> [TASK DESCRIPTION]:
Go from the first line to the line with "BARREL_ROWS = [y" and return those lines verbatim, ends included.

> [SUPPLIED MATERIAL]:
========
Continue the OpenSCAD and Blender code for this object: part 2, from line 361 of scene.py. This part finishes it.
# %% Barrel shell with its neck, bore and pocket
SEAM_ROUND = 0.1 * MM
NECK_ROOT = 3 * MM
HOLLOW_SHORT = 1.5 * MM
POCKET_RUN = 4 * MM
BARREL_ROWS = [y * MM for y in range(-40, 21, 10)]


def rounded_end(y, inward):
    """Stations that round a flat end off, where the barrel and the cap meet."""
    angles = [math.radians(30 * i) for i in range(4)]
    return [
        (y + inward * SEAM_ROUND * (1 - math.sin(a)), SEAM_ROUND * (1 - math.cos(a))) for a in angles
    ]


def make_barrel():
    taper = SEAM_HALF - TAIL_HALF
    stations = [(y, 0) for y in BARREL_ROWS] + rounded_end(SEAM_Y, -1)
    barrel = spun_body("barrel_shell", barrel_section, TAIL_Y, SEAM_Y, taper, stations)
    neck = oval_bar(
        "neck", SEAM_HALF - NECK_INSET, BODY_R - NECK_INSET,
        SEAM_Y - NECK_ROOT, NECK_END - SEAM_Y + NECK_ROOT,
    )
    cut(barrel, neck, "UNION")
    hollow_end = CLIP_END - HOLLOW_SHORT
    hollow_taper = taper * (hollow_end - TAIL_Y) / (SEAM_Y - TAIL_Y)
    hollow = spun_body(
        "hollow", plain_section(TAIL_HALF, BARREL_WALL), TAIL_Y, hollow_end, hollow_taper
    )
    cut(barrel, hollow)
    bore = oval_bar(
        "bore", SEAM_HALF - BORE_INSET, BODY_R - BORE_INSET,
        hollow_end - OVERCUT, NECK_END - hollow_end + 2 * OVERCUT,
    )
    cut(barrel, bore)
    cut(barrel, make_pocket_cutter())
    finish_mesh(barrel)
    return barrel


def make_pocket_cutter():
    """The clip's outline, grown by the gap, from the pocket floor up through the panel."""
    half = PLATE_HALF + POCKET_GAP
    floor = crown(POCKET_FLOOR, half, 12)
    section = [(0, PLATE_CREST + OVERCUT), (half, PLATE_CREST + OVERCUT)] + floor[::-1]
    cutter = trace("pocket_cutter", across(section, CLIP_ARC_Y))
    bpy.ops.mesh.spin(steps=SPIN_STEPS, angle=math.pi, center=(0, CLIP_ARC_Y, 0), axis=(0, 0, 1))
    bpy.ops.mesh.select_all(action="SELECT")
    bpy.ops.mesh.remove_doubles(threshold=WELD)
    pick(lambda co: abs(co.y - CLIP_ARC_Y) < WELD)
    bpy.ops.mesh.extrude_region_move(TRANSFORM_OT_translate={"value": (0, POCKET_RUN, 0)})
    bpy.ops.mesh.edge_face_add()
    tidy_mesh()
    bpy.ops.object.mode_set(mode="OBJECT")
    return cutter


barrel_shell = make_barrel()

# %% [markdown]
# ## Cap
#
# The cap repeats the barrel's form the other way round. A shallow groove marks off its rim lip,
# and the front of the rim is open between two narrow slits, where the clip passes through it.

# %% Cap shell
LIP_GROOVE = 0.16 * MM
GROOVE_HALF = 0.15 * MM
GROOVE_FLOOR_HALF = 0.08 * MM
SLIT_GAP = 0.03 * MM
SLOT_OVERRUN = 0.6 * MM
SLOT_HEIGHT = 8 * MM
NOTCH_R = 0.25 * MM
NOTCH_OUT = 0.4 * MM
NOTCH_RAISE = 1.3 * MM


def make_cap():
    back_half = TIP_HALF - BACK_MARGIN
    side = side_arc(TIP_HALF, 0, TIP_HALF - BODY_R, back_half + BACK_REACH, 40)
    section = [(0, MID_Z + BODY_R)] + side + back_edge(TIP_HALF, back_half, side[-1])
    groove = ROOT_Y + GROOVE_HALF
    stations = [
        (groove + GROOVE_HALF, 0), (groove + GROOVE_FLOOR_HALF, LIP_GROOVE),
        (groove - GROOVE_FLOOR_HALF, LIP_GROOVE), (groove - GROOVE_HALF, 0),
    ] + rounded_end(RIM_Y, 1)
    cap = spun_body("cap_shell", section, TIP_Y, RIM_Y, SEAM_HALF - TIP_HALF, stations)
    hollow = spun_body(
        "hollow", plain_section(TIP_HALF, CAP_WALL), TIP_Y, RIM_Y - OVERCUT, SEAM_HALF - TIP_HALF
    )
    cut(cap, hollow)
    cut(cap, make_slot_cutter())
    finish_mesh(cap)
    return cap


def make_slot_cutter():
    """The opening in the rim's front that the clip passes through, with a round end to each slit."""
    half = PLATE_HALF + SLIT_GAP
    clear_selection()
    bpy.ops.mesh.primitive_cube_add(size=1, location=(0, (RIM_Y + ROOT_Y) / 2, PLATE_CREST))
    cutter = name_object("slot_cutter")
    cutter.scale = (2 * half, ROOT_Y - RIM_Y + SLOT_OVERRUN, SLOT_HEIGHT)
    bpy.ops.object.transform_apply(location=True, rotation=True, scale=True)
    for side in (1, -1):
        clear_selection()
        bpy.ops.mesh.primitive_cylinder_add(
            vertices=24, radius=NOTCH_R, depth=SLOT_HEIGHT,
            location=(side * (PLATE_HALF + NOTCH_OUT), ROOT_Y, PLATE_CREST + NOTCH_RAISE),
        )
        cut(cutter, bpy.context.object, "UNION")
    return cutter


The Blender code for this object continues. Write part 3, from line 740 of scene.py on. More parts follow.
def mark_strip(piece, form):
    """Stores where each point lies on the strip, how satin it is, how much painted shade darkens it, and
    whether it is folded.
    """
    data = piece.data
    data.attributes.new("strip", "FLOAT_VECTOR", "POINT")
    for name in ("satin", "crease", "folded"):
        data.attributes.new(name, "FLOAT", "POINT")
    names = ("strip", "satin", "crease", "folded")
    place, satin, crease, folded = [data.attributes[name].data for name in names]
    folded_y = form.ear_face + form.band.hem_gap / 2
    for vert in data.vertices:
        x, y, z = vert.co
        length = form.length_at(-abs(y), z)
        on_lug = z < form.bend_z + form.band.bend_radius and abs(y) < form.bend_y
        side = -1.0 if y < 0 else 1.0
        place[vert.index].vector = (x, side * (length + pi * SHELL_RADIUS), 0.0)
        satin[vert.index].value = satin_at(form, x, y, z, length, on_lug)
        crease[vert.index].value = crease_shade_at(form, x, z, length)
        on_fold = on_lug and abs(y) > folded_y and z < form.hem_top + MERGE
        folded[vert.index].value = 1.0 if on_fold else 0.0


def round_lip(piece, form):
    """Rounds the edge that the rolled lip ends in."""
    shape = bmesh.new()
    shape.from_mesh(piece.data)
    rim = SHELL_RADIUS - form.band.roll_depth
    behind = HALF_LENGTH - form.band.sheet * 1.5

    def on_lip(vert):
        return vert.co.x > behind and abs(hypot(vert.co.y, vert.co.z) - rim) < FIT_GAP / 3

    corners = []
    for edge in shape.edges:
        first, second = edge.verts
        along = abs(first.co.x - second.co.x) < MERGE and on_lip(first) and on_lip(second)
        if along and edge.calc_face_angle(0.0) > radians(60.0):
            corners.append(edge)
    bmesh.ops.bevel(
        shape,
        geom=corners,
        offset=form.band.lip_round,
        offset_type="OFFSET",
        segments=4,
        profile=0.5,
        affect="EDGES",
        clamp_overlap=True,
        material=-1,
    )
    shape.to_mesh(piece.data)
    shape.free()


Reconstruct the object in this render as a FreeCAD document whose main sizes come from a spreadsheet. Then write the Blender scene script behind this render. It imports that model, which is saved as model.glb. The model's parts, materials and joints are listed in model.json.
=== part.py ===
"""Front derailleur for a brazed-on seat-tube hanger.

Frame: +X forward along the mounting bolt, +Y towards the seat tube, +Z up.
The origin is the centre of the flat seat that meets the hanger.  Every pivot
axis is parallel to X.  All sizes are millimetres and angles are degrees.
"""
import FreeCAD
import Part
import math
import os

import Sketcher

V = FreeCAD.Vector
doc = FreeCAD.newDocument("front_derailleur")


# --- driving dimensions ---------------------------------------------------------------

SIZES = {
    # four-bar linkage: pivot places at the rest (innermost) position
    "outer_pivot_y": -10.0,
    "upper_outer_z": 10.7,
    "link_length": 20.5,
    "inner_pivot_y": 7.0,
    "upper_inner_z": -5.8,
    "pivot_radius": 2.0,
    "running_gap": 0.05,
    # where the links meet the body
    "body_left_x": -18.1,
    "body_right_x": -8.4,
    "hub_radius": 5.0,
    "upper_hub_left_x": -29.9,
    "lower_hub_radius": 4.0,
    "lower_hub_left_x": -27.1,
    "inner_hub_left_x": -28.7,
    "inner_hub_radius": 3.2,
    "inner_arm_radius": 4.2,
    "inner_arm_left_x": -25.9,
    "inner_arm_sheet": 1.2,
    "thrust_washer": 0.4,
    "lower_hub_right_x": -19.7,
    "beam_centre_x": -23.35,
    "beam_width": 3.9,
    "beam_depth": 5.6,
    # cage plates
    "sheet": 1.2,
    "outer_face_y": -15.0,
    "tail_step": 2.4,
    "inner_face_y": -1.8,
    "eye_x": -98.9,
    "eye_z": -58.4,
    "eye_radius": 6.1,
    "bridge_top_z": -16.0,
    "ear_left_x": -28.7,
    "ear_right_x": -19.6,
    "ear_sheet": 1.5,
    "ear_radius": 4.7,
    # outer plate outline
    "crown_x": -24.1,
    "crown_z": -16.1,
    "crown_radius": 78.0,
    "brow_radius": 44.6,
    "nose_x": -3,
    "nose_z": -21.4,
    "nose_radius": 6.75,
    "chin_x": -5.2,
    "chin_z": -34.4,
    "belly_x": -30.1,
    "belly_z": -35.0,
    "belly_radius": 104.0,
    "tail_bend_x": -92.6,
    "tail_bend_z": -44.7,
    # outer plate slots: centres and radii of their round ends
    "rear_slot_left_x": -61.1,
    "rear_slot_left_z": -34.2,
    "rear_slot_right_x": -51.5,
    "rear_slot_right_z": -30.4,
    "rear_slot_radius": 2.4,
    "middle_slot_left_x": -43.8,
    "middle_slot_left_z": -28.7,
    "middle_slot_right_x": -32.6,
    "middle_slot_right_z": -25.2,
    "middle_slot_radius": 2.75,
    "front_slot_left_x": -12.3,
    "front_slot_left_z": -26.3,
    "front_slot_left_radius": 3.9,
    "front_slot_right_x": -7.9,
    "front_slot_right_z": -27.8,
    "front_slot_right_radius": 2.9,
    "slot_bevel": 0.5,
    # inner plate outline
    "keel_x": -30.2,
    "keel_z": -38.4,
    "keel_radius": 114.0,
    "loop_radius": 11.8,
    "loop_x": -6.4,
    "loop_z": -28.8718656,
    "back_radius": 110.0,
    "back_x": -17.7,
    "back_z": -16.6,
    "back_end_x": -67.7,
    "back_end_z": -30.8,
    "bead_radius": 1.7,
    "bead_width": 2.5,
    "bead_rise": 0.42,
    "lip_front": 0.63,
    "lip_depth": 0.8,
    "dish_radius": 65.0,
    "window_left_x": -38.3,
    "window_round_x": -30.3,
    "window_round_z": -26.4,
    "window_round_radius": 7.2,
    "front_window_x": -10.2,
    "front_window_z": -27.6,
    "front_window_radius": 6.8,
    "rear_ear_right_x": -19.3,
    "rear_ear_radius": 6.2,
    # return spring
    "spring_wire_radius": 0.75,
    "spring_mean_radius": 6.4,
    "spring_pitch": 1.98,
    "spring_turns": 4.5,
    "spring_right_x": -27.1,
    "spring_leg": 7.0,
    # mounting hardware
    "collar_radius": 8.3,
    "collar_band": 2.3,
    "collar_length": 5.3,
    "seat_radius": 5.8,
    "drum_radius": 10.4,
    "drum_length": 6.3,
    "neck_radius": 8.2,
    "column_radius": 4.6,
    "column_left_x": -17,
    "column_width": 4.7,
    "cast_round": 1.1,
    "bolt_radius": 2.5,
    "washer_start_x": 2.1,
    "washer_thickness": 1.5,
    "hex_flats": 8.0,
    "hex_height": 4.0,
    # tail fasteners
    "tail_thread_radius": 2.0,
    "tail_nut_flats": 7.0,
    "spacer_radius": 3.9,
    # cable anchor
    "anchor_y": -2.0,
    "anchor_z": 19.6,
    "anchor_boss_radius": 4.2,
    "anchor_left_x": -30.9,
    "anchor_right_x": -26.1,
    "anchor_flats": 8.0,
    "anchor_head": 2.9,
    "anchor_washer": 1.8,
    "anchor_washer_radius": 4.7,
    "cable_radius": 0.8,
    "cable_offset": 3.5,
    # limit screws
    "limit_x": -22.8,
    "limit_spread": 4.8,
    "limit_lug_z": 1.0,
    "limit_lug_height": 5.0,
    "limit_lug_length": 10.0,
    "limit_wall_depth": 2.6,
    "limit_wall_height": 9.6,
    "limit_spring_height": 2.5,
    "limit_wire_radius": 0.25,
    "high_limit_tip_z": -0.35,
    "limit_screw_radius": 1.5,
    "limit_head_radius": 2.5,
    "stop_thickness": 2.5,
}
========
> [THE COMPLETED TASK]:
Continue the OpenSCAD and Blender code for this object: part 2, from line 361 of scene.py. This part finishes it.
# %% Barrel shell with its neck, bore and pocket
SEAM_ROUND = 0.1 * MM
NECK_ROOT = 3 * MM
HOLLOW_SHORT = 1.5 * MM
POCKET_RUN = 4 * MM
BARREL_ROWS = [y * MM for y in range(-40, 21, 10)]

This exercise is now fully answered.